• _Task details_: Write the material out again, line by line, exactly as it is.

• _Data lines_:
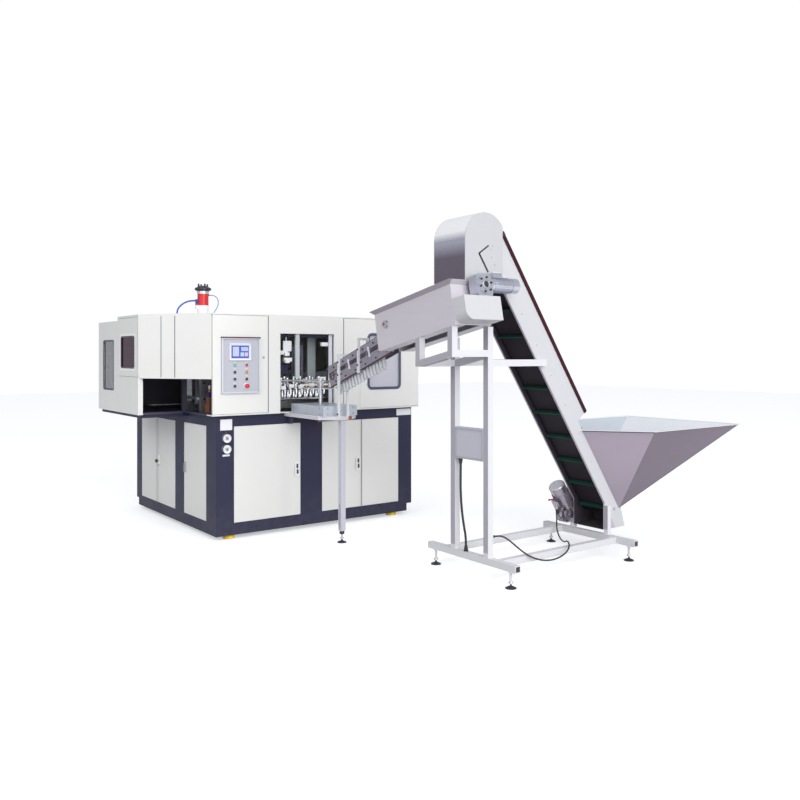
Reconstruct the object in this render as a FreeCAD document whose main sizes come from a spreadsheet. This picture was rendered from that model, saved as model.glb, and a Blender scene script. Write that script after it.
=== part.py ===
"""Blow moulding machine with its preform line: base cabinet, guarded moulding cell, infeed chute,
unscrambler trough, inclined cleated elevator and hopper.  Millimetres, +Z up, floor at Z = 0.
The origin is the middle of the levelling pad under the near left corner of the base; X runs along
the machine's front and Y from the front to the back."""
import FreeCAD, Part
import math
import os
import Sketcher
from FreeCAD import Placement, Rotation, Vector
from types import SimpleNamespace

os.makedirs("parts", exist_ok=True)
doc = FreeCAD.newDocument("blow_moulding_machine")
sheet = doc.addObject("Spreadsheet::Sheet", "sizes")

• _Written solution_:
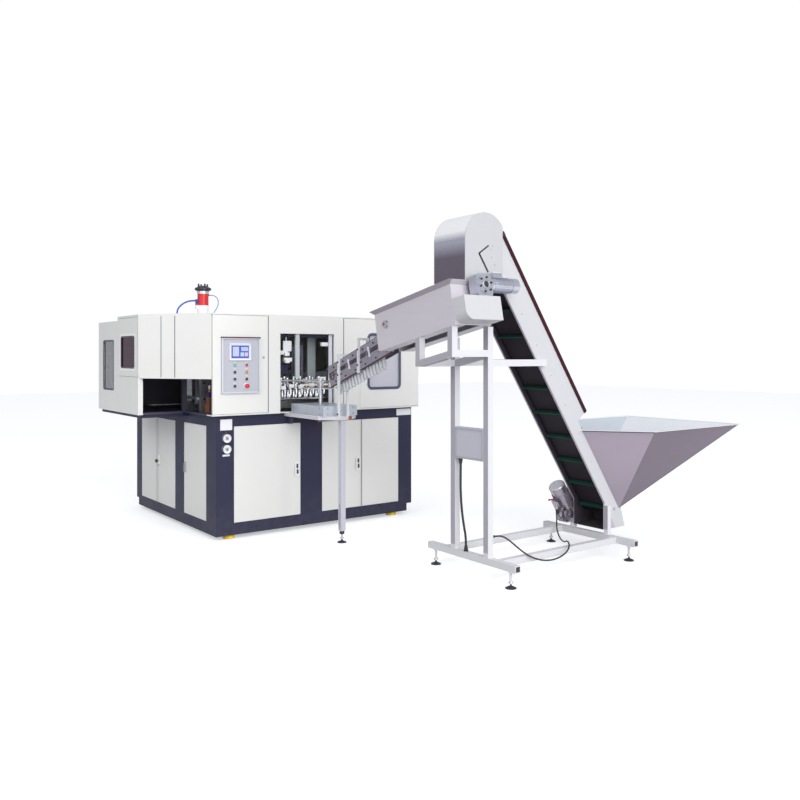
Reconstruct the object in this render as a FreeCAD document whose main sizes come from a spreadsheet. This picture was rendered from that model, saved as model.glb, and a Blender scene script. Write that script after it.
=== part.py ===
"""Blow moulding machine with its preform line: base cabinet, guarded moulding cell, infeed chute,
unscrambler trough, inclined cleated elevator and hopper.  Millimetres, +Z up, floor at Z = 0.
The origin is the middle of the levelling pad under the near left corner of the base; X runs along
the machine's front and Y from the front to the back."""
import FreeCAD, Part
import math
import os
import Sketcher
from FreeCAD import Placement, Rotation, Vector
from types import SimpleNamespace

os.makedirs("parts", exist_ok=True)
doc = FreeCAD.newDocument("blow_moulding_machine")
sheet = doc.addObject("Spreadsheet::Sheet", "sizes")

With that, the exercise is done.